Small teams of archaeologists are digging up dirt and sifting buckets of soil at Fort Jackson Army training base to glean information about America’s early peoples. "The research potential here is great because it is such a large tract of land," said Deborah Keene, a University of South Carolina archaeologist overseeing digs at sites across Fort Jackson’s 52,300 acres on the eastern edge of Columbia. "We can look at populations over time — from the earliest humans in the area right up to the historical period," she said.
     Under contract with the U.S. Army, researchers from the university’s Institute of Archaeology and Anthropology are investigating some 660 sites that could be significant enough for listing in the National Register of Historic Places. The groups are working from initial surveys done in the 1980s and ’90s that identified potential sites. Now, researchers use global positioning devices to determine the location and size of each site to help them gather information about the land’s early inhabitants.
     At one site miles away from the fort, a half-dozen young diggers carefully lift shovels full of soil. Elizabeth May, smiles as she holds up her find of the day: a rough, pockmarked shard of reddish pottery. "It’s a check-stamp made by a carved wooden paddle pressed into wet clay then fired," said Keene, explaining the lined decoration on the tiny fragment. May’s discovery probably dated from inhabitants of the Woodland Period, which ranges from 2000 BCE to 1000 CE, Keene said.
     "These people would have been living there, as it was on high ground and within easy walking distance to water," she said. Several creeks run through the present-day military installation. "They may or may not have been living there full time. ... Maize agriculture really wasn’t in full swing yet, so they were generally hunter-gatherers supplementing their diet with some domesticated plants," Keene explained.

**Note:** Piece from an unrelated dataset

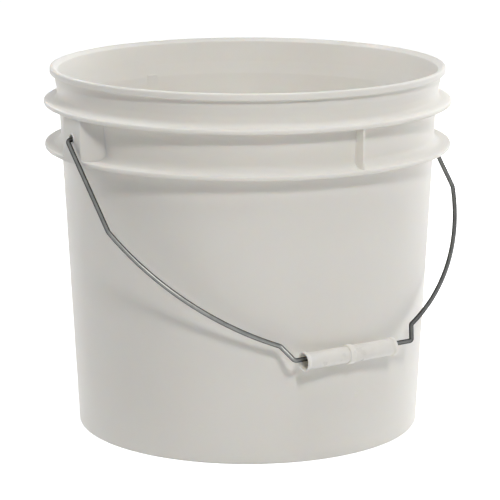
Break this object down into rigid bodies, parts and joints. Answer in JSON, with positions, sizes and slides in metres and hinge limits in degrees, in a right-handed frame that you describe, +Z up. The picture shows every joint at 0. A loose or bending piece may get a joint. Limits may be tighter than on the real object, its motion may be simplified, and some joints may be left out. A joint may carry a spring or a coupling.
{
  "type": "plastic pail",
  "caption": "Open round plastic pail with two flanges under a thick lip, and a wire bail with a moulded grip hanging against its front.",
  "frame": {"origin": "centre of the base, on the surface that the pail stands on", "axes": "+X through the ears, along the bail's pivot; -Y to the front, where the bail hangs; +Z up the pail's axis"},
  "size_m": [0.318, 0.3104, 0.2773],
  "materials": {
    "pail_plastic": "satin off-white polyethylene",
    "galvanised_wire": "drawn galvanised steel wire",
    "grip_plastic": "translucent natural polyethylene"
  },
  "bodies": {
    "pail": {"pail": "pail_plastic"},
    "bail": {"bail_wire": "galvanised_wire"},
    "grip": {"grip": "grip_plastic"}
  },
  "joints": [
    {"name": "bail_swing", "type": "hinge", "parent": "pail", "child": "bail", "pos_m": [0, 0, 0.2332], "axis": [-1, 0, 0], "range_deg": [0, 273.3]},
    {"name": "grip_spin", "type": "hinge", "parent": "bail", "child": "grip", "pos_m": [0, -0.14298, 0.08146], "axis": [1, 0, 0], "continuous": true}
  ]
}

     Anything found on federal land belongs to the government. To discourage potential illegal collecting, the archaeologists prefer not to make public the exact location of their work or the extent of their finds. Mark Dutton, the Army’s natural resource specialist at Fort Jackson, said researchers have found artifacts that could date back 10,000 years. "We confer constantly with Native American tribes to make sure we don’t have something that they consider to be of a religious or ceremonial nature," he said. While no such discoveries have been made here, researchers at Fort Stewart have found burial mounds.